Ferguson realised that something had to be done if United were to remain in the title race. He made a £3 million bid for Sheffield Wednesday striker David Hirst, but the bid was rejected. He then received an offer from defending champions Leeds United for defender Denis Irwin, but rejected the offer. However, Ferguson did ask manager Howard Wilkinson if he was willing to part company with 26-year-old French striker Eric Cantona. On 26 November, Cantona signed for United in a £1.2 million deal, and slotted into the United attack alongside Mark Hughes, with Brian McClair being drafted into central midfield alongside Paul Ince.

By the time Cantona arrived, United had returned to their winning ways with a 3–0 home win over strugglers Oldham Athletic, in which 17-year-old midfielder Nicky Butt made his debut as a substitute. The winning form continued a week later when a Mark Hughes goal gave United a 1–0 win at Highbury.

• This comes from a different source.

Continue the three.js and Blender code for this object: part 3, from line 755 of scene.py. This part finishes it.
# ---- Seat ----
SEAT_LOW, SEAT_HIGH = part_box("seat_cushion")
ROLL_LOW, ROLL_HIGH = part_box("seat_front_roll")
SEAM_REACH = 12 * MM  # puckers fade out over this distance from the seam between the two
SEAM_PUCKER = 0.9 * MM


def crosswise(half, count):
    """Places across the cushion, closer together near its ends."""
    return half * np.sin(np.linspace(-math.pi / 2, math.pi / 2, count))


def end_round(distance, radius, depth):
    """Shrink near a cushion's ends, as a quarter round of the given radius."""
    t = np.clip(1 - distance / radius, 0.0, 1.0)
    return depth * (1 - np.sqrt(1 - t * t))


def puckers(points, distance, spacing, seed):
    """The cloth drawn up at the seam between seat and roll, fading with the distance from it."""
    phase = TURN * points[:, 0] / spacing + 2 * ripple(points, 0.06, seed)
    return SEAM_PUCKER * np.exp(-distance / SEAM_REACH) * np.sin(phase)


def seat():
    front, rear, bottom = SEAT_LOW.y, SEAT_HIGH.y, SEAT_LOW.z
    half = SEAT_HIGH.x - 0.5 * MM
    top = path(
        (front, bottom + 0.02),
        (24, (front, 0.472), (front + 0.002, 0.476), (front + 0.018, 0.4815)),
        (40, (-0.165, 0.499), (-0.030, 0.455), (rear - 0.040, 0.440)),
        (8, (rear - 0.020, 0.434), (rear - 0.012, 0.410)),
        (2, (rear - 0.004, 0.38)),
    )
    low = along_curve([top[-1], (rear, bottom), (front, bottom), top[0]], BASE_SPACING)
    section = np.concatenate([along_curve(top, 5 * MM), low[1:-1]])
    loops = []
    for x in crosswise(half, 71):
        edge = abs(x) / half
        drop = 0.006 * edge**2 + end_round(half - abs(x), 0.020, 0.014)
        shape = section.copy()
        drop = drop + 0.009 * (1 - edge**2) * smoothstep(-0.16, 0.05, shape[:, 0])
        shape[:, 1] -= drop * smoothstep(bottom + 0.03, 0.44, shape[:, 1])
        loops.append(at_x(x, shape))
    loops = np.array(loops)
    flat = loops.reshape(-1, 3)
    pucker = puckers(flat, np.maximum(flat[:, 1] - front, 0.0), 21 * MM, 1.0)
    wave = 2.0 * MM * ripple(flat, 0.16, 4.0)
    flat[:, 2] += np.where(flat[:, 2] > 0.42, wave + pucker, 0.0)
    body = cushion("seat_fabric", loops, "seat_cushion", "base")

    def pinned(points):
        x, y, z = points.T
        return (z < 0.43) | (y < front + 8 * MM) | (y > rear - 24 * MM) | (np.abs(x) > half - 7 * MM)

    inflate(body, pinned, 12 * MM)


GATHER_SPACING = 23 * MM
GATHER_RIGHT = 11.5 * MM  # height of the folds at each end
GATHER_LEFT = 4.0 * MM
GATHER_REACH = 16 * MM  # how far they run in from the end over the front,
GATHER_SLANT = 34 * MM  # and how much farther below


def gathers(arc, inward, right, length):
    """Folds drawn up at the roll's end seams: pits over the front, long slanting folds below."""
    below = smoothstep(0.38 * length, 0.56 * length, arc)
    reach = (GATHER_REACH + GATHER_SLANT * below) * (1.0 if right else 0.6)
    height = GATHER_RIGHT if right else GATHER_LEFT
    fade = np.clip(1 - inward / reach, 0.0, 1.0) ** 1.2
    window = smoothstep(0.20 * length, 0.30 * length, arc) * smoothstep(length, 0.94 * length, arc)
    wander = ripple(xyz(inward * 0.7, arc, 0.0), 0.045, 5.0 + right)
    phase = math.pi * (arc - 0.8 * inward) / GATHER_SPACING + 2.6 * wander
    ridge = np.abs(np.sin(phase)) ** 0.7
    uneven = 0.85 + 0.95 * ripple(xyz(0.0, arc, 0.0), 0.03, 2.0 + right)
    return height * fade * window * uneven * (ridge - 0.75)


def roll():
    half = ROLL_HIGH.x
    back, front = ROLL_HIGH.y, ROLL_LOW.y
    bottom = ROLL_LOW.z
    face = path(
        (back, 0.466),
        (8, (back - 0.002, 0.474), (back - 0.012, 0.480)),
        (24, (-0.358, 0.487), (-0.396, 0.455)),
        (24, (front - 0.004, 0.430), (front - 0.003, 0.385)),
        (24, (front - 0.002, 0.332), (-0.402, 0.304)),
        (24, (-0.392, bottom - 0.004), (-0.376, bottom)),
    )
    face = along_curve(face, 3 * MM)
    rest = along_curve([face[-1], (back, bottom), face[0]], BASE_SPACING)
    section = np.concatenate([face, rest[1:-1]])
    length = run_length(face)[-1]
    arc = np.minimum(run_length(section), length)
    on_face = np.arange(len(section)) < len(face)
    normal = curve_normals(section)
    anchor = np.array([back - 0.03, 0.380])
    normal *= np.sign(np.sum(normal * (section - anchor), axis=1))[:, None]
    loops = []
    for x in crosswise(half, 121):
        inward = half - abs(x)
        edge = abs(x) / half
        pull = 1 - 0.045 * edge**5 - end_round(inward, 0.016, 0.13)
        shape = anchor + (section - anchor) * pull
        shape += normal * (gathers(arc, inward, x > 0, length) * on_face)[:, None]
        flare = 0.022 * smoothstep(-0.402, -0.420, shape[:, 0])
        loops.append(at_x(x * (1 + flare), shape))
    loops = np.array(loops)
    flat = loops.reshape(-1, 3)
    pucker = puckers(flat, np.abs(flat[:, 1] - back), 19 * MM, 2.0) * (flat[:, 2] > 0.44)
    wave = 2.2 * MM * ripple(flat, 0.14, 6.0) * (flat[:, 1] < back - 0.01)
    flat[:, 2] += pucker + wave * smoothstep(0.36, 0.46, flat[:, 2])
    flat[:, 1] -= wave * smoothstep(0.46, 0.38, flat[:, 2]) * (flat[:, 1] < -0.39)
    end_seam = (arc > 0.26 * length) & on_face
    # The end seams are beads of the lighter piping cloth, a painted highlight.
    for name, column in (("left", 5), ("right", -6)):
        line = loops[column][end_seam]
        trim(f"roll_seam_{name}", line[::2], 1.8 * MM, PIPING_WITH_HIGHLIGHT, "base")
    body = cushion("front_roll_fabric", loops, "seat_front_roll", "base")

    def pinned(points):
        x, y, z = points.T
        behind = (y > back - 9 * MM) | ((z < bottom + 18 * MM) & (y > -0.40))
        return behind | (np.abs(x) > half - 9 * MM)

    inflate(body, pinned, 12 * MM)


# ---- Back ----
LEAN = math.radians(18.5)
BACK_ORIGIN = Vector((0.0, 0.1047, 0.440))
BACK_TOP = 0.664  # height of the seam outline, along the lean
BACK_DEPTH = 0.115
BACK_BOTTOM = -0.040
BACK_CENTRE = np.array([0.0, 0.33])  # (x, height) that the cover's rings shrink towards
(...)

A week after the win at Highbury, the Manchester derby at Old Trafford ended in a 2–1 win for United in a game where Eric Cantona made his debut. His first goal for the club came on 19 December in a 1–1 draw against Chelsea at Stamford Bridge. By now, United were on an upswing in the league and narrowing the gap between themselves and the top of the table.

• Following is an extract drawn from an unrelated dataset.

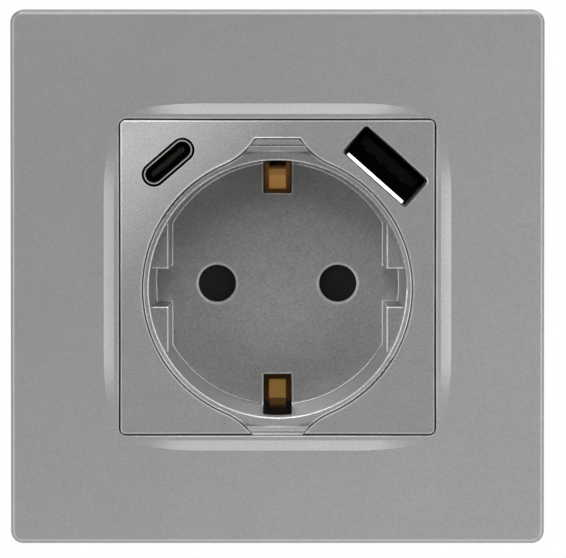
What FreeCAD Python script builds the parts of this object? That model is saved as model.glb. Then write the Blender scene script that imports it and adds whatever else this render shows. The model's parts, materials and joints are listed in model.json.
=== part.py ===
import FreeCAD, Part
import os
import re
from math import acos, atan2, cos, degrees, radians, sin, sqrt, tan

# USB wall socket, millimetres.
# Origin: centre of the square frame on the wall plane. Room side is -Y, wall box side is +Y, +Z is up.

os.makedirs("parts", exist_ok=True)
doc = FreeCAD.newDocument("usb_wall_socket")
Vec = FreeCAD.Vector
ORIGIN = Vec(0, 0, 0)
NEAR = 1e-5   # levels closer than this are the same
TO_BACK = FreeCAD.Rotation(Vec(1, 0, 0), -90)   # turns +Z to +Y, away from the room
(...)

In the league game against Sheffield Wednesday at Hillsborough on Boxing Day, United fought back to draw 3–3 (after being 3–0 down at half time) with Brian McClair scoring twice and Eric Cantona once. They had now climbed up to third place in the table, five points behind leaders Norwich City and two points behind second placed Blackburn Rovers.

The resurgence continued into the new year and United's unbeaten run ended at the end of that month as they lost 2–1 to Ipswich Town, while United stood second when a draw would have been enough to put them ahead of Ipswich's East Anglian rivals Norwich City. January had also seen United dispose of Bury and then Brighton & Hove Albion in the FA Cup, although the league title remained the number one priority.

However, the FA Cup quest ended on 14 February when Steve Bruce missed a penalty as United 2–1 at Sheffield United in the FA Cup fifth round, ending their double hopes, though it freed them up to concentrate on the league. They finally went top on 6 March with a 2–1 win at Anfield over a Liverpool side who were now 15th in the table and just three points above the relegation zone, though this result was arguably the catalyst for United's fierce north western rivals who then turned their season around to climb to sixth place in the final table.

However, a four match winless run (a defeat and three draws) then dragged United down to third place as Norwich City and Aston Villa gained a slim lead over them by the end of March. United then dealt a major blow to Norwich's title hopes on 5 April with a 3–1 win over them at Carrow Road, before two injury time goals from Steve Bruce inspired a 2–1 win over Sheffield Wednesday at Old Trafford five days later to return United to the top of the table. United's final six games all ended in victory, with Aston Villa's surprise 1–0 home defeat to Oldham Athletic on 2 May meaning that United were now out of reach at the top of the league and the 26-year wait was over.

The next day, United won 3–1 at home against fourth placed Blackburn Rovers, whose title challenge had faded away after Alan Shearer was ruled out for the second half of the season with a knee injury.

The campaign ended at Selhurst Park on 9 May when United won 2–1 against Wimbledon, in a game where Bryan Robson scored his first goal in 18 months. Robson, now 36, was now United's longest serving player with 12 years of unbroken service (though Mark Hughes had begun his career at Old Trafford a year earlier he did have two seasons away from the club at FC Barcelona and then Bayern Munich) but his days were looking numbered as it became clear that a younger central midfield partner was needed for Paul Ince. By the end of May, a name strongly linked to United was the 21-year-old Nottingham Forest and Republic of Ireland midfielder Roy Keane. However, Alex Ferguson faced competition from Arsenal and Blackburn Rovers for Keane's signature. The deal was finally done on 22 July, when Keane completed his move to United for an English record fee of £3.75 million.